--- Start ---

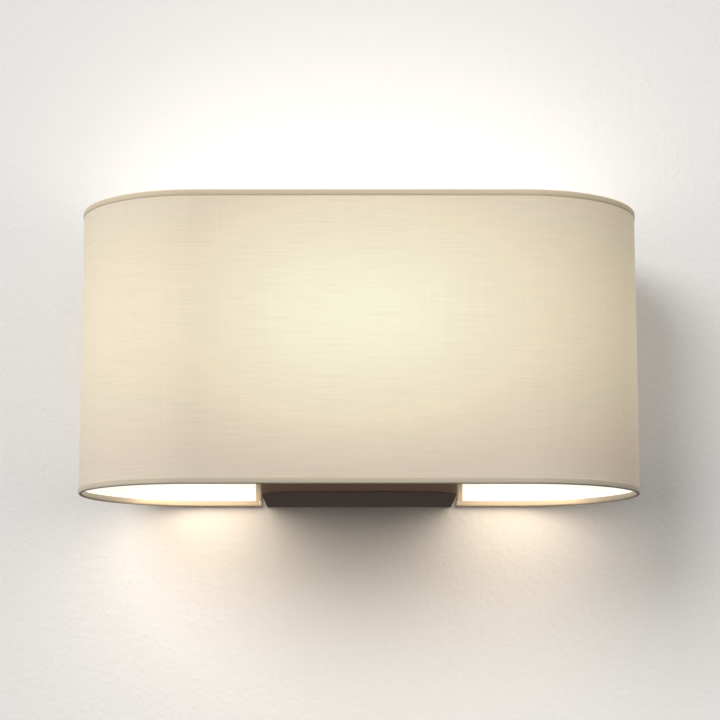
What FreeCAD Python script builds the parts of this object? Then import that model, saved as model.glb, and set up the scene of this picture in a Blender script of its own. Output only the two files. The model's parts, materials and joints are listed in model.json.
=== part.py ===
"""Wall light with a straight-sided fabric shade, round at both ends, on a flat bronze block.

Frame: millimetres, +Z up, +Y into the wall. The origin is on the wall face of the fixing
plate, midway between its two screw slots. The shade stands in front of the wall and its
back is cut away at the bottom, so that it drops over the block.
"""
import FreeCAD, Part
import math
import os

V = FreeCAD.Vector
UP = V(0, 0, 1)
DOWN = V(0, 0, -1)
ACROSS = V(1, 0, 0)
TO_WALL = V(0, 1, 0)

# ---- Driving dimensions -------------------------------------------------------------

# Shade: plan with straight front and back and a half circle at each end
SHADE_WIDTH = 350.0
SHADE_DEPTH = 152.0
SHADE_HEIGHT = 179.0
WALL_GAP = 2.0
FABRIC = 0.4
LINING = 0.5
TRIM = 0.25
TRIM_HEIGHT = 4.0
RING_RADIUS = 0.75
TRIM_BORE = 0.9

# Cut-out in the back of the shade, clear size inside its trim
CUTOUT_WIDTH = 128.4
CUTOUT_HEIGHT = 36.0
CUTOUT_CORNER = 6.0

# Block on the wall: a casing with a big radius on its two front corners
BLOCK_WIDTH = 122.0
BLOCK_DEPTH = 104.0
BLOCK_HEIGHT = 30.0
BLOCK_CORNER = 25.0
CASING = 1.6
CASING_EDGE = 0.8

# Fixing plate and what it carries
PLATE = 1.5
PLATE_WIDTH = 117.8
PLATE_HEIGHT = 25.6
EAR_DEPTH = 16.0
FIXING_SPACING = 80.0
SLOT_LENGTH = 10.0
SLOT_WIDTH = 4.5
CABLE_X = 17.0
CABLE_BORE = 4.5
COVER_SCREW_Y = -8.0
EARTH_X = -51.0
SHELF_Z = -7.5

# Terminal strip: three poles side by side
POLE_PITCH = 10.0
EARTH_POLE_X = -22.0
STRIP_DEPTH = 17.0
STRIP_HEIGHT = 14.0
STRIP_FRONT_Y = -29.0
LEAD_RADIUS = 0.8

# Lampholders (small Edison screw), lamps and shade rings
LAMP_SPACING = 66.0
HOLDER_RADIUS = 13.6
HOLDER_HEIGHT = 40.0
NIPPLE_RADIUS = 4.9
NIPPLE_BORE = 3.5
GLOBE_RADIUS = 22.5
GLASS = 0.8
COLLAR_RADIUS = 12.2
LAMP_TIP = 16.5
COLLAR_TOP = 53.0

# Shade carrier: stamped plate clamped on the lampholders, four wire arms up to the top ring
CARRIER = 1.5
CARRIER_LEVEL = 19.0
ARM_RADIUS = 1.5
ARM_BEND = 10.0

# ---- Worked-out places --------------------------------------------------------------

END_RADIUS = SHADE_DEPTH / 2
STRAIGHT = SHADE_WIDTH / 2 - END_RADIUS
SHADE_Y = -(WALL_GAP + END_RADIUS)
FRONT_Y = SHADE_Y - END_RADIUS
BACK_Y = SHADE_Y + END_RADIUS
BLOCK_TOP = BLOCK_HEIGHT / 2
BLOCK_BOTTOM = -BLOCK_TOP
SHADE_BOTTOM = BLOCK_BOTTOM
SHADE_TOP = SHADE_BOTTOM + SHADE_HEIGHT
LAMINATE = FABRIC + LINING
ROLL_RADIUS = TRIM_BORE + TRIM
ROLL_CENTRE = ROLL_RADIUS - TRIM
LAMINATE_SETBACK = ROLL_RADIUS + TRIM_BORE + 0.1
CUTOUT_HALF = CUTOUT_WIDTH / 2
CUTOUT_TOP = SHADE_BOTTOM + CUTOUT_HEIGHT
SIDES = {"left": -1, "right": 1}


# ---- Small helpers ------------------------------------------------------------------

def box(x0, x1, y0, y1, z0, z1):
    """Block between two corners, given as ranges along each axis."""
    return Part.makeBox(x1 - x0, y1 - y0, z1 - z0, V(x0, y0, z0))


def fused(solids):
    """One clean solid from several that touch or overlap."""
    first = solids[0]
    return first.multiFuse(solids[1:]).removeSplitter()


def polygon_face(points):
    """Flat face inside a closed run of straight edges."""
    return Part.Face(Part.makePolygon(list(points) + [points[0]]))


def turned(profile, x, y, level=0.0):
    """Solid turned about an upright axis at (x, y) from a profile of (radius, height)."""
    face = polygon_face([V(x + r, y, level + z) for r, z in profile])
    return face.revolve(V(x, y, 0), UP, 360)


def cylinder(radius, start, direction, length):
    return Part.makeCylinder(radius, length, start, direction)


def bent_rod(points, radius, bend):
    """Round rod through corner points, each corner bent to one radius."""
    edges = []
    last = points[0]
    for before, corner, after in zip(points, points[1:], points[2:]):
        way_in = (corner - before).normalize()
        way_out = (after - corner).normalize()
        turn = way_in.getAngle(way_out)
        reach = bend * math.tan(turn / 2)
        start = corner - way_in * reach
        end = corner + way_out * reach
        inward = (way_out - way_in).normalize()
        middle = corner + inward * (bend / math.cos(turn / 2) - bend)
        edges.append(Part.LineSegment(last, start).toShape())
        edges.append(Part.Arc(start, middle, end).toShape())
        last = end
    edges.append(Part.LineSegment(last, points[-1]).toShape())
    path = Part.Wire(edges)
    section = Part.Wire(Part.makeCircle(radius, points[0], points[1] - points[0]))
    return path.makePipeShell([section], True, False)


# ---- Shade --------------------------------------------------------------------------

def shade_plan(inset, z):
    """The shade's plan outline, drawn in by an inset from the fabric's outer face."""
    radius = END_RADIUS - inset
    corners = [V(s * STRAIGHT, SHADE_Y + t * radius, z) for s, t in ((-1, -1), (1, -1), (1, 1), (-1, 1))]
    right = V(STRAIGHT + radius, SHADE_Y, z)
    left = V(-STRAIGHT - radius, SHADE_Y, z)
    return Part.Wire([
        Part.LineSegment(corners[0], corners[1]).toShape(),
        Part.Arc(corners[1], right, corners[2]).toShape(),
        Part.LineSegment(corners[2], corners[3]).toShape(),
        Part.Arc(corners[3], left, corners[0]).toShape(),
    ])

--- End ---

Exercise prompt
Your task is to quote the lines above, beginning with the first and ending with the one that holds "TO_WALL = V(0, 1, 0)".

Response to this task
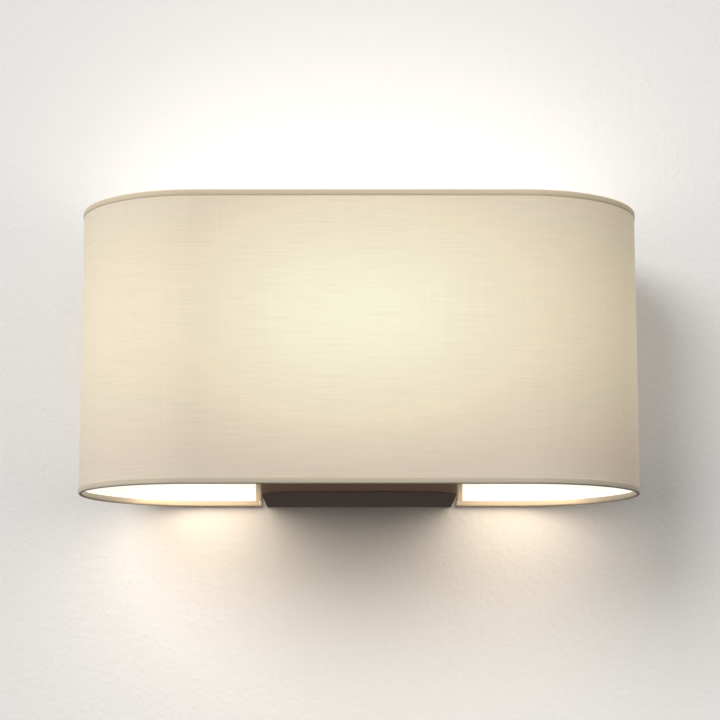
What FreeCAD Python script builds the parts of this object? Then import that model, saved as model.glb, and set up the scene of this picture in a Blender script of its own. Output only the two files. The model's parts, materials and joints are listed in model.json.
=== part.py ===
"""Wall light with a straight-sided fabric shade, round at both ends, on a flat bronze block.

Frame: millimetres, +Z up, +Y into the wall. The origin is on the wall face of the fixing
plate, midway between its two screw slots. The shade stands in front of the wall and its
back is cut away at the bottom, so that it drops over the block.
"""
import FreeCAD, Part
import math
import os

V = FreeCAD.Vector
UP = V(0, 0, 1)
DOWN = V(0, 0, -1)
ACROSS = V(1, 0, 0)
TO_WALL = V(0, 1, 0)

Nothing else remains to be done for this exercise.